Each black cell can contain two clues: a number in the upper-right portion (for the run going right, the "across" clue) and a number in the lower-left portion (for the run going down). The diagonal line divides these two values.

Remember: a clue in the upper-right of a black cell applies to the horizontal run starting immediately to the right of that cell. A clue in the lower-left applies to the vertical run starting immediately below.

Your first moves

Start with the shortest runs and the most extreme sums. A 2-cell run summing to 3 must contain 1 and 2 — there is no other possibility.

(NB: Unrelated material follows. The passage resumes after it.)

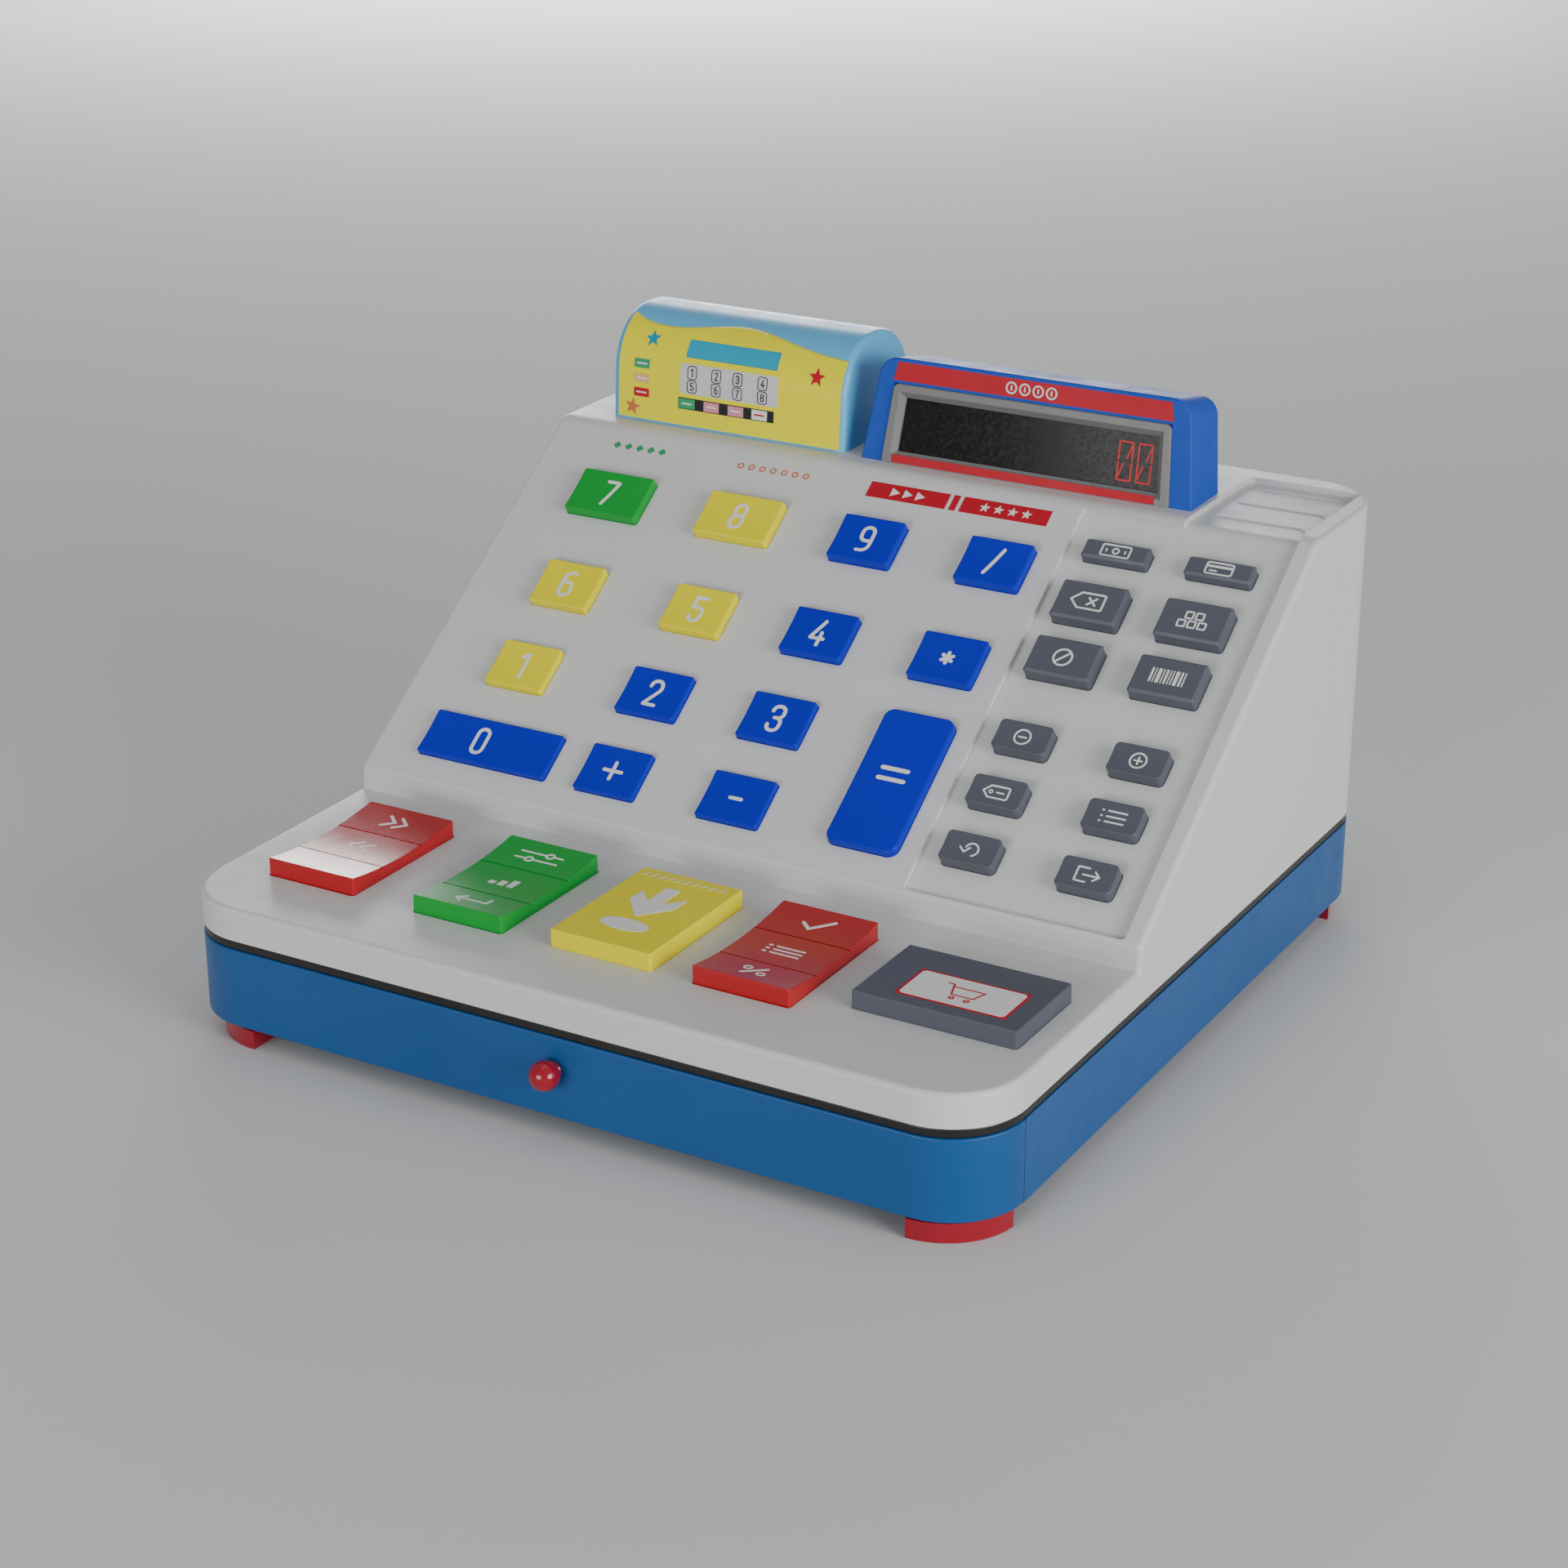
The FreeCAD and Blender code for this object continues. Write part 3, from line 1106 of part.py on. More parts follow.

A 2-cell run summing to 17 must contain 8 and 9. These forced combinations give you an immediate foothold.

Working from intersections

Every white cell belongs to exactly two runs — one across and one down. When you can narrow the candidates for both runs intersecting at a cell, you can often determine the exact digit. This intersection logic is what makes Kakuro feel like a logical web rather than trial-and-error.

How Kakuro differs from Sudoku

In Sudoku, every digit 1–9 appears exactly once per row, column, and box. In Kakuro, there is no such global constraint. Digits can repeat across different runs in the same row or column — they just cannot repeat within a single run. This makes Kakuro a different kind of deduction.